Число встреч и «встречников» сильно колебалось в зависимости от различных причин. В 1514 году турецкого посла Камал-бека «встречали» десять человек, разбитые на три группы. Но представителям прусского магистра, который считался не суверенным монархом, а «урядником» императора, при Василии III полагалась всего одна встреча, состоявшая из единственного «встречника». Иван Грозный оказывал Дж. Боусу большую «честь», чем Федор Иванович: при первом английскому послу было организовано две встречи — по четыре человека в каждой, а при втором — одна из трех человек. К концу XVI в. даже «великих» послов редко «встречали» более двух раз; лишь принцу Голштинскому, несчастному жениху царевны Ксении, в 1602 году во дворце было устроено четыре встречи.

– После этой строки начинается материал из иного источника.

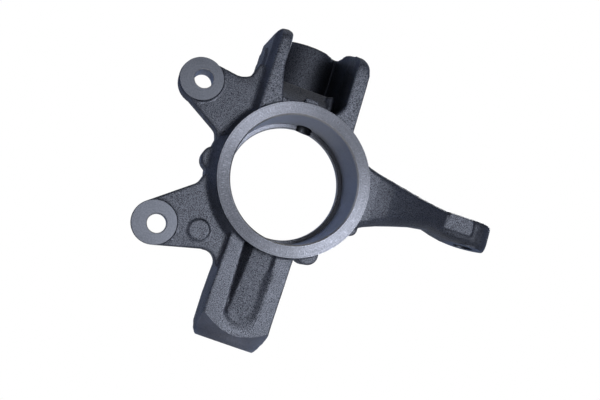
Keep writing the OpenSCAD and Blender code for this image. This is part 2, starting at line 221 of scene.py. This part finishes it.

Процессия из самих послов, их свиты и «встречников» строилась по определенным правилам. Правая сторона была почетнее, однако по узким дворцовым переходам идти в ряд было невозможно. Тут вступали в силу другие представления, согласно которым находиться в подобной процессии сзади «честнее», чем впереди. Собираясь жениться на сестре Сигизмунда II Августа, Катерине Ягеллон, Иван Грозный обещал королю, что встретит невесту перед посадом и поедет в город впереди нее. Соответственно при следовании в приемную палату процессию возглавляли участники «меньшей» встречи, наименее знатные, а «болшая встреча» шла перед послами. Посольская свита замыкала шествие, держась на некотором отдалении. Но в 1600 году польские послы захотели идти вслед за своей свитой. Приставы доложили об этом боярам, и те решительно отказали. Невинное, на первый взгляд, требование поляков служило «чести» их самих, ибо при таком построении «болшая встреча», состоявшая из наиболее знатных лиц, шла бы не перед послами, а перед свитскими дворянами — это было совершенно неприемлемо.
В строго установленном порядке процессия подходила к дверям приемной палаты, но ее порога русские участники процессии уже не переступали.